Stolen Babies There Be Squabbles Ahead Review
Stolen Babies There Be Squabbles Ahead Review
Artist: Stolen Babies
Album: There Be Squabbles Ahead
Genre(s): Rock
Subgenres(s): Experimental Rock
Released: 2006
Length: 49 minutes
Language(s): English
Label(s): The End Records, No Comment Records
Track List:
01. Spill!
02. Awful Fall
03. Filistata
04. A Year of Judges
05. So Close
06. Tablescrap
07. Swint? Or Slude?
08. Mind Your Eyes
09. Lifeless
10. Tall Tales
11. Push Button
12. Gathering Fingers
13. The Button Has Been Pushed
There Be Squabbles Ahead is the debut album of the genre bending Stolen Babies. The quartet manages to pair their unusual take on rock music with twisted circus-like sounds that move in many bizarre directions while featuring an alarming number of instruments. The more common ones being the accordion, organ and piano in addition to the standard bass, drum and guitar set up. Stolen Babies then go as far as using a glockenspiel, jaw harp, mandolin, sitar, marimba, tuba, trumpet, euphonium and a violin in a low-key capacity.

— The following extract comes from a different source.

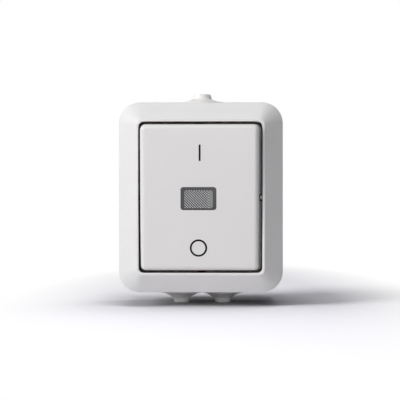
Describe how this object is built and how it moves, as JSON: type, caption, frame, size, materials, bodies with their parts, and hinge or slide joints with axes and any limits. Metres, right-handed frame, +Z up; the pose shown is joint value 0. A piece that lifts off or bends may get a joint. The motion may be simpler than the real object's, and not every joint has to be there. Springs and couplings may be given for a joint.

The bulk of the singing duties are handled by Dominique Lenore Persi, whose abilities are as flexible as the music is. She goes from explosive rage (Spill, A Year of Judges and Tall Tales) through to singing (Lifeless), semi-spoken lines (Push Button) and a smattering of hissed whispers are thrown in the mix for good measures (So Close) but most songs have a combination of two or more styles in them.
It’s hard to tell what you should expect on first hearing There Be Squabbles Ahead when Stolen Babies kicks it off with the volatile Spill before going onto the comparatively relaxed and bass driven Awful Fall. Filistata is the first song to feature the oddball circus music and from then on you will be subjected to any combination of this (much like the vocal performances).
Stolen Babies break further away from their wayward format to feature dance-like rhythms with a heavy keyboard focus on So Close, the tragic Lifeless provides a much needed break from its antithesis Mind Your Eyes and The Button Has Been Pushed is abstract and sounds as though it belongs on a credit reel to a film from a far off land that only exists in the mind of the Stolen Babies band members.
Most bands that purposefully try to stand so far apart from any of their contemporaries while using so many instruments would easily turn everything into an unfocused pile of auditory vomit. Stolen Babies are one of the rare exceptions. There Be Squabbles Ahead is well structured and thought out, with their collective vision coming through in their music to give the album (and band) a real identity of its own.